Problem details: Print all of the data exactly as written.

——————

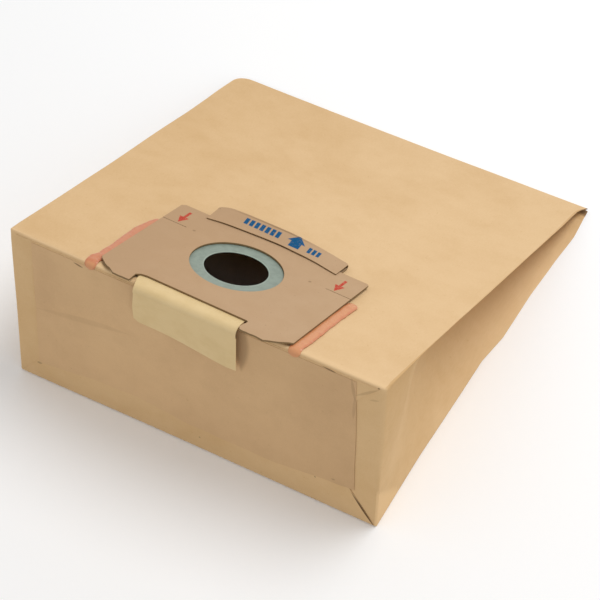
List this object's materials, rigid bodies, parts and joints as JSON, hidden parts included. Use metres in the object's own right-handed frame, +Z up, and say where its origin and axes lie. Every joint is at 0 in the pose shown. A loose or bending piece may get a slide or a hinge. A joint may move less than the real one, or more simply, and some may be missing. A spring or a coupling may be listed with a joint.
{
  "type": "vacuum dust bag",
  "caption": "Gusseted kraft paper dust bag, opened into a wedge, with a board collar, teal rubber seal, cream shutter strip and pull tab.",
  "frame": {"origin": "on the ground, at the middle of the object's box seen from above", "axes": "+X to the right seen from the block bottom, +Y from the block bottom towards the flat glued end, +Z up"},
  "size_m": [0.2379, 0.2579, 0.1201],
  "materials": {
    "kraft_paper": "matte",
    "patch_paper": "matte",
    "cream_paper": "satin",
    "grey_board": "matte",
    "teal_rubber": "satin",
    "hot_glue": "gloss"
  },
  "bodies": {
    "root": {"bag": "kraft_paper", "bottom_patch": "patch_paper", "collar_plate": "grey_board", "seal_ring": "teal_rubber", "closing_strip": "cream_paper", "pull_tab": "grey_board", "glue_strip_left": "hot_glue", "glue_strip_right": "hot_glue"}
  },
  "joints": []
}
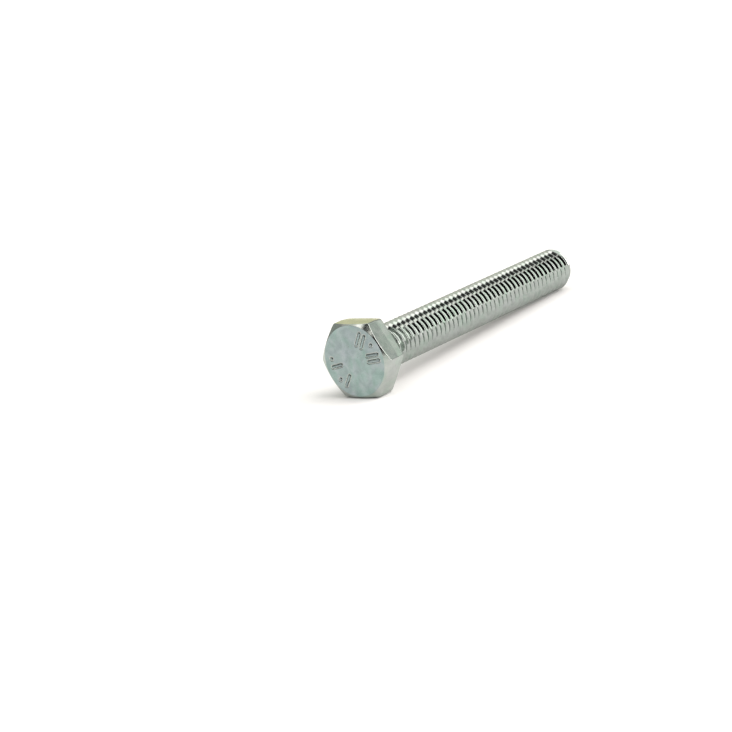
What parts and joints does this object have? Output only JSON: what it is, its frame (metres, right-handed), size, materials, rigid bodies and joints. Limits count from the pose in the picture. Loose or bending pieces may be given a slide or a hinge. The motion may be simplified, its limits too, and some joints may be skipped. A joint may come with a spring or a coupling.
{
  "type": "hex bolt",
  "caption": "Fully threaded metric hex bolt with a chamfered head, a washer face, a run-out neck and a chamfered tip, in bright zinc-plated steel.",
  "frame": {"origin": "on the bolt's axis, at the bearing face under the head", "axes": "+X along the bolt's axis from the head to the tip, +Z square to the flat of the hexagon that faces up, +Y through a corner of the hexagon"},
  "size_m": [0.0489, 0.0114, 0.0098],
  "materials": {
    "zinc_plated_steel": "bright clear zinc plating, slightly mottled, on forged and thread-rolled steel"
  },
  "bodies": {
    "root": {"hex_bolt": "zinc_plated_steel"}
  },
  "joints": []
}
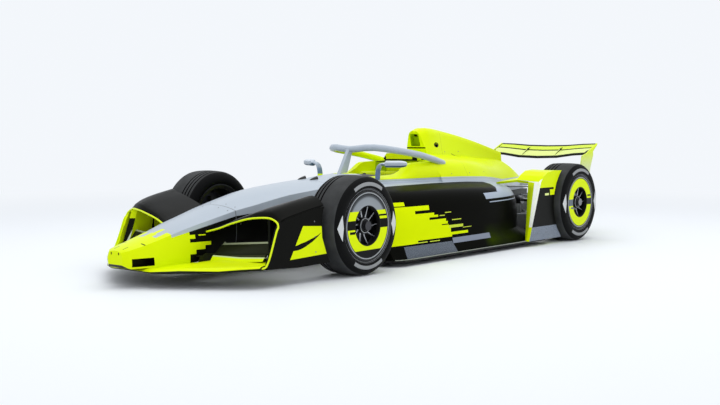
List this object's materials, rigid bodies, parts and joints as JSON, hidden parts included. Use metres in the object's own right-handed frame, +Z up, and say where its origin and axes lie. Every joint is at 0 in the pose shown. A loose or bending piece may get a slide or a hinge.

——————

Exercise result:
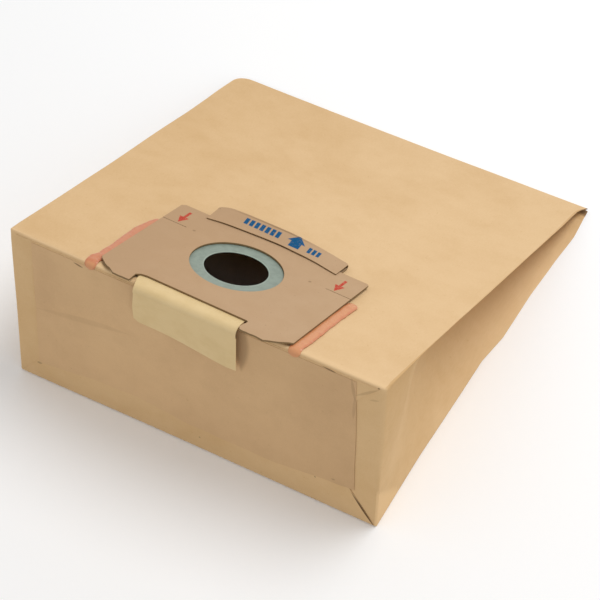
List this object's materials, rigid bodies, parts and joints as JSON, hidden parts included. Use metres in the object's own right-handed frame, +Z up, and say where its origin and axes lie. Every joint is at 0 in the pose shown. A loose or bending piece may get a slide or a hinge. A joint may move less than the real one, or more simply, and some may be missing. A spring or a coupling may be listed with a joint.
{
  "type": "vacuum dust bag",
  "caption": "Gusseted kraft paper dust bag, opened into a wedge, with a board collar, teal rubber seal, cream shutter strip and pull tab.",
  "frame": {"origin": "on the ground, at the middle of the object's box seen from above", "axes": "+X to the right seen from the block bottom, +Y from the block bottom towards the flat glued end, +Z up"},
  "size_m": [0.2379, 0.2579, 0.1201],
  "materials": {
    "kraft_paper": "matte",
    "patch_paper": "matte",
    "cream_paper": "satin",
    "grey_board": "matte",
    "teal_rubber": "satin",
    "hot_glue": "gloss"
  },
  "bodies": {
    "root": {"bag": "kraft_paper", "bottom_patch": "patch_paper", "collar_plate": "grey_board", "seal_ring": "teal_rubber", "closing_strip": "cream_paper", "pull_tab": "grey_board", "glue_strip_left": "hot_glue", "glue_strip_right": "hot_glue"}
  },
  "joints": []
}
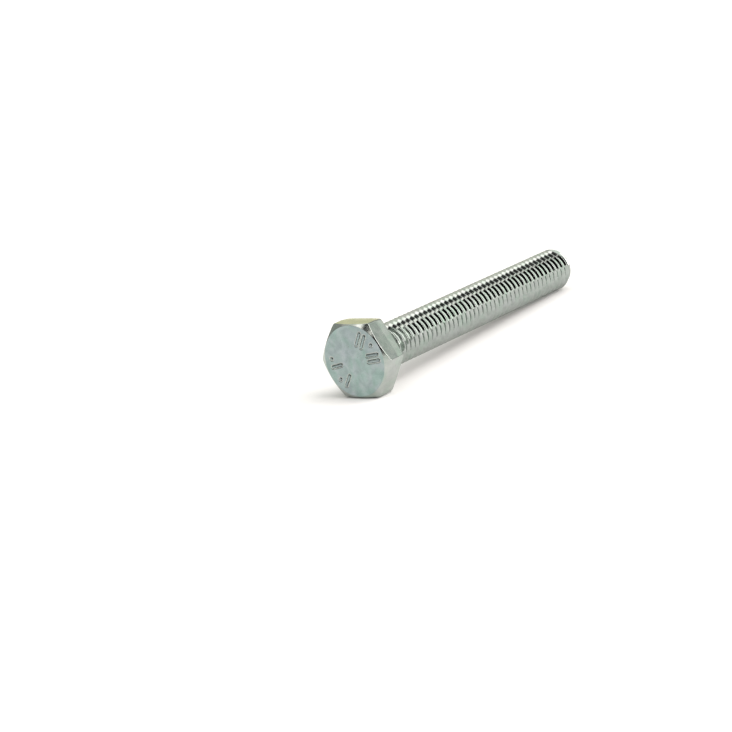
What parts and joints does this object have? Output only JSON: what it is, its frame (metres, right-handed), size, materials, rigid bodies and joints. Limits count from the pose in the picture. Loose or bending pieces may be given a slide or a hinge. The motion may be simplified, its limits too, and some joints may be skipped. A joint may come with a spring or a coupling.
{
  "type": "hex bolt",
  "caption": "Fully threaded metric hex bolt with a chamfered head, a washer face, a run-out neck and a chamfered tip, in bright zinc-plated steel.",
  "frame": {"origin": "on the bolt's axis, at the bearing face under the head", "axes": "+X along the bolt's axis from the head to the tip, +Z square to the flat of the hexagon that faces up, +Y through a corner of the hexagon"},
  "size_m": [0.0489, 0.0114, 0.0098],
  "materials": {
    "zinc_plated_steel": "bright clear zinc plating, slightly mottled, on forged and thread-rolled steel"
  },
  "bodies": {
    "root": {"hex_bolt": "zinc_plated_steel"}
  },
  "joints": []
}
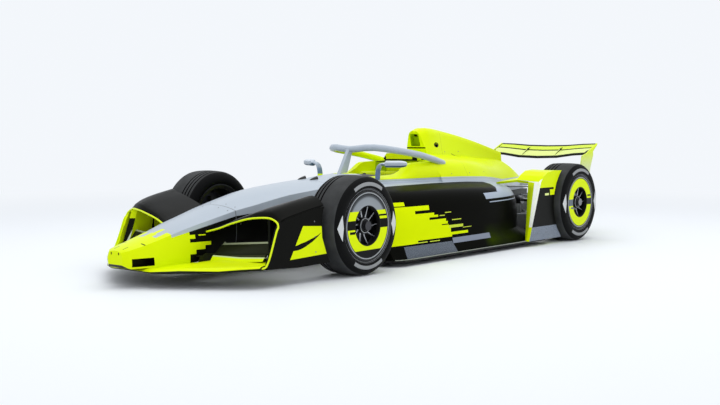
List this object's materials, rigid bodies, parts and joints as JSON, hidden parts included. Use metres in the object's own right-handed frame, +Z up, and say where its origin and axes lie. Every joint is at 0 in the pose shown. A loose or bending piece may get a slide or a hinge.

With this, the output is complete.